The best feature of the auditorium (while I was growing up) were the giant art deco murals on either side. They were fantastic. Each pictured a satyr-like creature pointing a bow and arrow toward an exotic bird in a tree. They were underlit with a soft light that made the artwork look very mysterious. I remember staring endlessly at those murals before the film started – and when the film ended – they were the first things to re-light. But the one item that still haunts me is the neon clock at the upper rear of the auditorium by the projection booth. I can’t explain the glow in proper detail, but I remember glancing back at it whenever a movie seemed too long or when I didn’t want the movie to end. Although it was a normal size, it was like that giant pair of glasses in The Great Gatsby – always looking down on you.

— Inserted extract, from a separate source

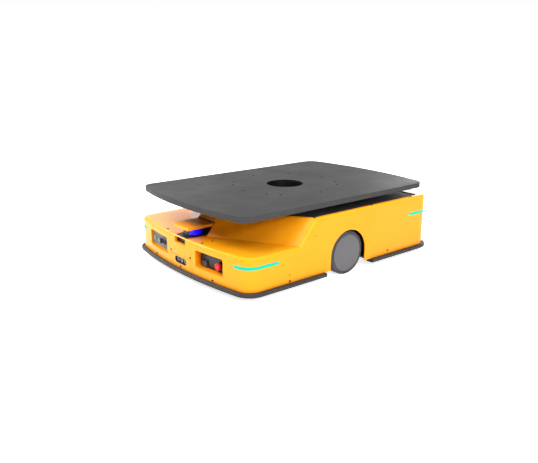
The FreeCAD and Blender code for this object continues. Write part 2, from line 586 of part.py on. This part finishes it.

The end of the Lyric was sad. It had been twinned (as a theatre), turned into a health club, lost it’s marquee, had it’s stage converted into a swimming pool and then, worst of all, had it’s deco front blasted away and turned into a bland bank. It’s a tragedy that no one had the vision to turn the Lyric into some sort of community center. The structure was sound and some of the deco details were still in place. The future generations of Lancaster Ohio will never a know a great, all-American downtown with brightly lit store windows, graceful awnings, the smell of Kenny’s Restaurant and the comforting glow of the Lyric Theatre in the center of it all.
As the only indoor theater in town for decades, this theater was ‘duplexed’ in 1973 to remain competitive with the newly constructed twin cinema on Sheridan Drive.
The Lyric was independantly owned and operated by the Foote family.